Hmmm that's true, though unfortunately we have a limit there...

for example if we're already using materials with some of the densest and strongest material around then where do you go higher from there? (which is similar to the reason why DU is used in some of the most powerful anti tank gun shells we have right now as the penetrator and why it is also used as armor layer on the very tank itself to improve the armor's resistance against hostile penetrator)

There's not much one can do once nearing the apex of the whole deal so we had to resort to using other means to defeat the armor or conversely to stop the projectile...

for the projectile this either means accelerating it faster still, or otherwise design one to resist deformation of the penetrator (hence the use of DU), or accelerating it to similar speed but with larger mass of the projectile that still retain similar surface contact on impact.

for the armor this usually means either thicker armor (with the subsequent weight and mass penalty to the vehicle's mobility) or better deflection angle (less relevant against hypersonic projectile where deflection no longer count as the primary means of defeating projectiles) or otherwise using some composite material layers that produce superior protection than just using the hardest material available.

Hence one of the other reason why projectile and the armor are almost never of the same material,

The armor can achieve it's strength by sacrificing it's volume density, that's fine since we have other ways to ensure maximum armor protection without super dense material.
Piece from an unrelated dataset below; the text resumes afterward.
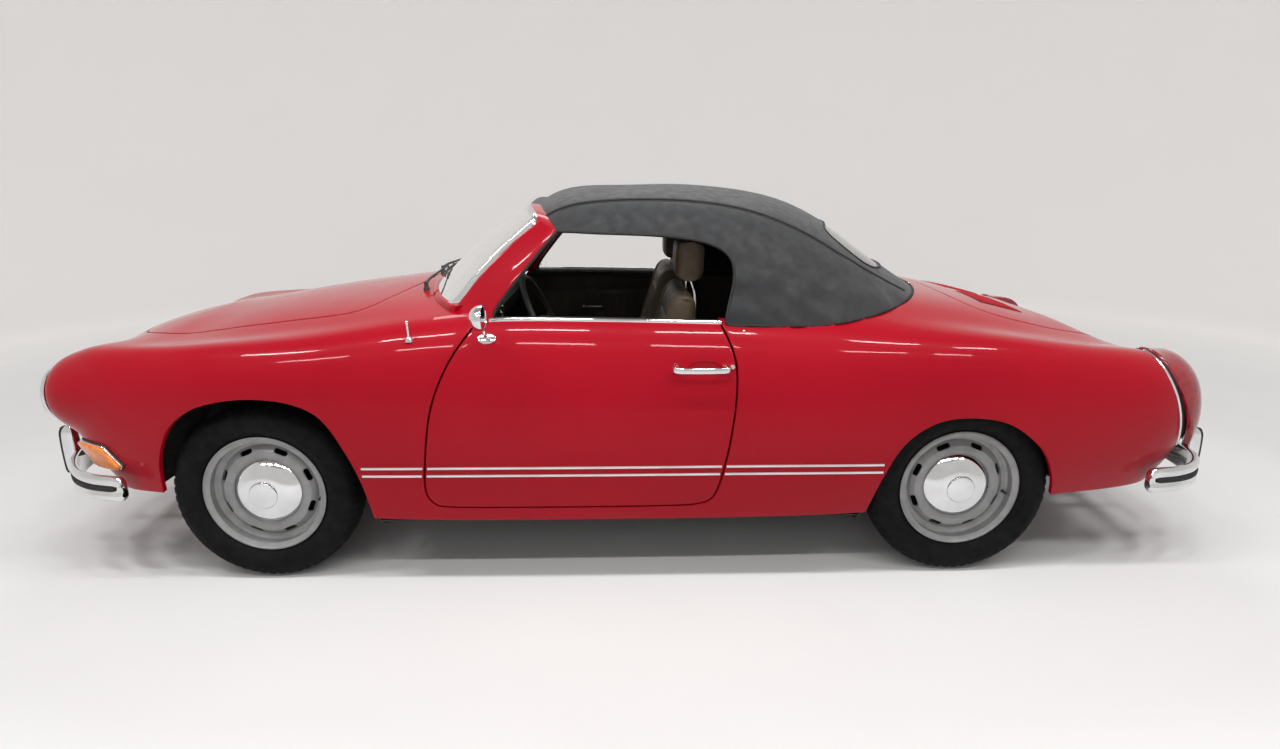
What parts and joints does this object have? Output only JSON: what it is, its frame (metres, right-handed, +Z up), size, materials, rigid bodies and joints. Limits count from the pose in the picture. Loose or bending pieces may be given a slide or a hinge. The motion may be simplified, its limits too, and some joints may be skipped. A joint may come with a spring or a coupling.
{
  "type": "convertible car",
  "caption": "Small two-door convertible car with a rounded body, a folded-up soft top, chrome bumpers, a front luggage lid and a rear engine lid.",
  "frame": {"origin": "on the ground, under the middle of the overall bounding box", "axes": "-X is the front of the car, +X the rear, -Y the left (driver's) side, +Z up"},
  "size_m": [4.19, 1.804, 1.3353],
  "materials": {
    "body_paint": "gloss",
    "trim_chrome": "polished",
    "clear_glass": "clear",
    "rear_light_film": "clear",
    "top_cloth": "matt grained",
    "seat_leather": "satin",
    "black_trim": "matt",
    "amber_lens": "clear gloss",
    "red_lens": "clear gloss",
    "lamp_glass": "polished",
    "tyre_rubber": "matt",
    "wheel_paint": "satin",
    "chassis_black": "satin",
    "floor_black": "matt",
    "case_metal": "cast",
    "engine_metal": "cast",
    "silencer_steel": "dull"
  },
  "bodies": {
    "car_body": {"front_body": "body_paint", "rear_body": "body_paint", "sills": "body_paint", "wheel_houses": "floor_black", "floor_pan": "floor_black", "front_trunk": "body_paint", "windscreen_frame": "body_paint", "windscreen_glass": "clear_glass", "soft_top": "top_cloth", "roof_bows": "black_trim", "rear_window": "rear_light_film", "dashboard": "black_trim", "steering_column": "black_trim", "front_seats": "seat_leather", "headrests": "seat_leather", "rear_seat": "seat_leather", "levers_and_pedals": "black_trim", "wipers": "black_trim", "antenna": "trim_chrome", "front_bumper": "trim_chrome", "rear_bumper": "trim_chrome", "headlamps": "lamp_glass", "turn_signals": "amber_lens", "tail_lights": "red_lens", "front_axle": "chassis_black", "rear_axle": "chassis_black", "gearbox": "case_metal", "engine": "engine_metal", "exhaust": "silencer_steel"},
    "hood": {"hood": "body_paint"},
    "engine_lid": {"engine_lid": "body_paint"},
    "door_left": {"door_left": "body_paint", "door_mirror_left": "trim_chrome", "door_handle_left": "trim_chrome"},
    "door_right": {"door_right": "body_paint", "door_mirror_right": "trim_chrome", "door_handle_right": "trim_chrome"},
    "steering_wheel": {"steering_wheel": "black_trim"},
    "knuckle_left": {"knuckle_left": "chassis_black"},
    "knuckle_right": {"knuckle_right": "chassis_black"},
    "road_wheel_front_left": {"tyre_front_left": "tyre_rubber", "wheel_front_left": "wheel_paint", "hub_cap_front_left": "trim_chrome"},
    "road_wheel_front_right": {"tyre_front_right": "tyre_rubber", "wheel_front_right": "wheel_paint", "hub_cap_front_right": "trim_chrome"},
    "road_wheel_rear_left": {"tyre_rear_left": "tyre_rubber", "wheel_rear_left": "wheel_paint", "hub_cap_rear_left": "trim_chrome"},
    "road_wheel_rear_right": {"tyre_rear_right": "tyre_rubber", "wheel_rear_right": "wheel_paint", "hub_cap_rear_right": "trim_chrome"}
  },
  "joints": [
    {"name": "hood_hinge", "type": "hinge", "parent": "car_body", "child": "hood", "pos_m": [-0.82, 0, 0.97], "axis": [0, 1, 0], "range_deg": [0, 55]},
    {"name": "engine_lid_hinge", "type": "hinge", "parent": "car_body", "child": "engine_lid", "pos_m": [1.198, 0, 0.932], "axis": [0, 1, 0], "range_deg": [-50, 0]},
    {"name": "door_left_hinge", "type": "hinge", "parent": "car_body", "child": "door_left", "pos_m": [-0.703, -0.824, 0.6], "axis": [0, 0, 1], "range_deg": [-65, 0]},
    {"name": "door_right_hinge", "type": "hinge", "parent": "car_body", "child": "door_right", "pos_m": [-0.703, 0.824, 0.6], "axis": [0, 0, 1], "range_deg": [0, 65]},
    {"name": "steer_left", "type": "hinge", "parent": "car_body", "child": "knuckle_left", "pos_m": [-1.275, -0.575, 0.315], "axis": [0, 0, 1], "range_deg": [-30, 30]},
    {"name": "steer_right", "type": "hinge", "parent": "car_body", "child": "knuckle_right", "pos_m": [-1.275, 0.575, 0.315], "axis": [0, 0, 1], "range_deg": [-30, 30]},
    {"name": "steering_wheel_turn", "type": "hinge", "parent": "car_body", "child": "steering_wheel", "pos_m": [-0.336, -0.365, 0.832], "axis": [0.9063, 0, 0.4226], "range_deg": [-450, 450]},
    {"name": "roll_front_left", "type": "hinge", "parent": "knuckle_left", "child": "road_wheel_front_left", "pos_m": [-1.275, -0.655, 0.315], "axis": [0, 1, 0], "continuous": true},
    {"name": "roll_front_right", "type": "hinge", "parent": "knuckle_right", "child": "road_wheel_front_right", "pos_m": [-1.275, 0.655, 0.315], "axis": [0, 1, 0], "continuous": true},
    {"name": "roll_rear_left", "type": "hinge", "parent": "car_body", "child": "road_wheel_rear_left", "pos_m": [1.125, -0.673, 0.315], "axis": [0, 1, 0], "continuous": true},
    {"name": "roll_rear_right", "type": "hinge", "parent": "car_body", "child": "road_wheel_rear_right", "pos_m": [1.125, 0.673, 0.315], "axis": [0, 1, 0], "continuous": true}
  ],
  "couplings": [
    {"joint": "steer_right", "follows": "steer_left", "ratio": 1},
    {"joint": "steering_wheel_turn", "follows": "steer_left", "ratio": 15}
  ]
}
The more precious parameter that one wants to reduce and save for the armor is the weight, rather than volume (hence also why DU is not used as a primary armor material but only as a layer).

But for the projectile we have a slightly different priority since volume is VERY MUCH in premium for a projectile since it has to keep the smallest possible profile both for penetration performance and for it's own flight performance, one can therefore sacrifice it's weight to an extent if it gives better volume density.

TLDR:
the other reason why projectile and armor are not the same material usually is because an armor and a projectile have different priority of what counts higher to them... either volume, or weight, for the same hardness or resistance level.

Armor almost always universally wants to reduce weight as much as possible first, while projectile almost always wants to reduce volume first instead...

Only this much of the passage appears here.